* Start *
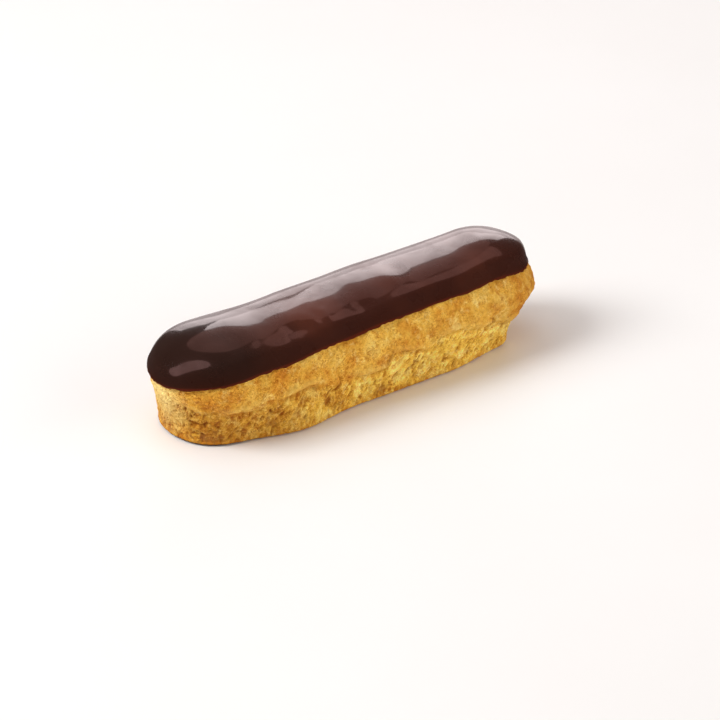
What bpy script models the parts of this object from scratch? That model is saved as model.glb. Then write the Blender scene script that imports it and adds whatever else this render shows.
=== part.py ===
"""A chocolate eclair: a baked choux shell with a set chocolate icing over its top.

The eclair lies along X on its flat base, with its crown up (+Z) and the middle of its box over the
origin. Each piece is a flat grid that is wrapped into a closed body. One way along the grid is a
turn round the outline, from 0 to 1: 0 is the -X tip, 0.25 the middle of the -Y side, 0.5 the +X tip
and 0.75 the middle of the +Y side. The other way runs up the profile.
"""

import math

import bmesh
import bpy
from mathutils import Vector

MM = 0.001

# Driving dimensions.
LENGTH = 140.0 * MM  # tip to tip
WIDTH = 39.4 * MM  # across the belly
HEIGHT = 34.2 * MM  # from the base to the crown of the icing

# The icing, and the gap that keeps the two meshes from touching.
ICING_THICKNESS = 0.045 * HEIGHT
ICING_EDGE_THICKNESS = 0.45 * ICING_THICKNESS
ICING_FEATHER = 6.0 * MM  # from the thin edge up to the full thickness
ICING_GAP = 0.3 * MM
ICING_EDGE = {  # heights of the edge
    "near": 0.57 * HEIGHT,
    "near_side": 0.677 * HEIGHT,
    "far_side": 0.787 * HEIGHT,
    "far": 0.713 * HEIGHT,
}
ICING_WANDER = 0.45 * MM

# The shell is swollen round a core line, and its belly is the widest level. The near tip is at -X
# and the far tip at +X.
BELLY_RADIUS = WIDTH / 2
BELLY_HEIGHT = 0.51 * HEIGHT
CORE_HALF = LENGTH / 2 - BELLY_RADIUS - ICING_THICKNESS / 2  # from the middle to each end of the line
CROWN_HEIGHT = HEIGHT - ICING_THICKNESS - ICING_GAP
CROWN_DROP = 0.065 * HEIGHT  # how much lower the crown is over the near end than over the far end
BOW = 0.048 * WIDTH  # how far the middle of the body bows towards -Y
DOME_POWER = 2.08  # 2 is an ellipse, more is squarer

# The lower crust draws in from the belly to the foot, more under the far tip than elsewhere.
FOOT_ROUNDING = 0.03 * HEIGHT
FOOT_INSET = {
    "near": 0.07 * WIDTH,
    "near_side": 0.05 * WIDTH,
    "far_side": 0.11 * WIDTH,
    "far": 0.275 * WIDTH,
}
FOOT_HUMPS = {  # where the foot draws in further, or less, by the turn
    0.085: 0.060 * WIDTH,
    0.160: -0.065 * WIDTH,
    0.420: 0.055 * WIDTH,
    0.620: 0.030 * WIDTH,
    0.830: -0.025 * WIDTH,
}
FOOT_HUMP_WIDTH = 0.08  # of a turn
FLANK_POWER = 1.2

# The split where the belly swelled out over the lower crust.
CREASE_HEIGHT = 0.37 * HEIGHT
CREASE_WANDER = 1.8 * MM
CREASE_SCALLOP = 0.5 * MM
CREASE_DROP = 3.5 * MM  # at the +X tip
CREASE_DEPTH = 0.5 * MM
LIP_DROP = 1.1 * MM  # how far the lip of the lower crust lies under the crease
LIP_REACH = 0.35 * MM
OVERHANG_RISE = 1.3 * MM

# Unevenness of the outline.
SWELL = 0.28 * MM
CROWN_SWELL = 0.35 * MM
CROWN_SWELL_LENGTH = 17.0 * MM  # along the core line, for each radian of the swell

# Mesh density.
COLUMNS = 100
DOME_RINGS = 10
ICING_RINGS = 11
MERGE_DISTANCE = 0.002 * MM
SHARP_ANGLE = math.radians(50)


def wave(turn, count, peak):
    """A cosine that fits count times round the outline and has a crest at peak."""
    return math.cos(math.tau * count * (turn - peak))


def bell(turn, centre, width):
    """A smooth hump, 1 at centre and 0 from a width away, that wraps at a full turn."""
    away = abs((turn - centre + 0.5) % 1.0 - 0.5) / width
    return 0.5 + 0.5 * math.cos(math.pi * away) if away < 1.0 else 0.0


def ease(amount):
    """A smooth step from 0 to 1."""
    amount = min(max(amount, 0.0), 1.0)
    return amount * amount * (3.0 - 2.0 * amount)


def outline(turn):
    """A column's point on the core line, and the direction out from it, evenly spaced along the belly."""
    turn %= 1.0
    side = -1.0 if turn < 0.5 else 1.0
    quarter = math.pi * BELLY_RADIUS / 2
    along = min(turn, 1.0 - turn) * (4 * quarter + 4 * CORE_HALF)
    if along < quarter:
        angle = along / BELLY_RADIUS
        return -CORE_HALF, -math.cos(angle), side * math.sin(angle)
    if along < quarter + 2 * CORE_HALF:
        return along - quarter - CORE_HALF, 0.0, side
    angle = (along - quarter - 2 * CORE_HALF) / BELLY_RADIUS
    return CORE_HALF, math.sin(angle), side * math.cos(angle)


def by_side(values, turn):
    """Blend a dimension between its values at both tips and at both ends of the sides."""
    core, out_x, out_y = outline(turn)
    along = 0.5 + 0.5 * core / CORE_HALF
    side = values["near_side"] + (values["far_side"] - values["near_side"]) * along
    tip = values["near"] if out_x < 0 else values["far"]
    return side * out_y**2 + tip * out_x**2


def belly_reach(turn):
    """How far the belly reaches from the core line."""
    return BELLY_RADIUS + SWELL * (wave(turn, 5, 0.31) + 0.6 * wave(turn, 11, 0.07))


def crown_height(core):
    """The shell's height over the core line, which rises towards the far end in slight swells."""
    drop = CROWN_DROP * (0.5 - 0.5 * core / CORE_HALF)
    swell = CROWN_SWELL * (math.sin(core / CROWN_SWELL_LENGTH) - 1.0) / 2
    return CROWN_HEIGHT - drop + swell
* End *
TASK STATEMENT:
Print from the first line through the line that contains "over its top.", please, including both, and leave out every line outside that stretch.

TASK SOLUTION:
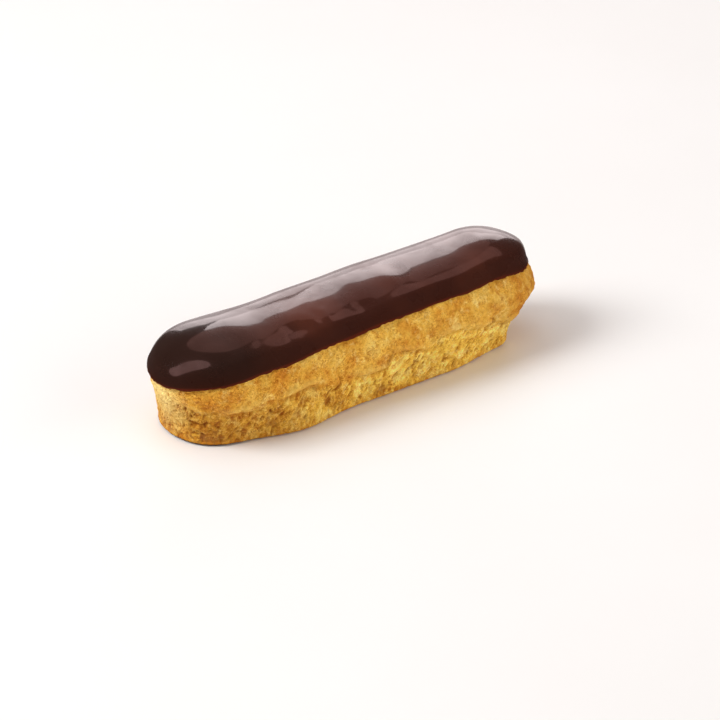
What bpy script models the parts of this object from scratch? That model is saved as model.glb. Then write the Blender scene script that imports it and adds whatever else this render shows.
=== part.py ===
"""A chocolate eclair: a baked choux shell with a set chocolate icing over its top.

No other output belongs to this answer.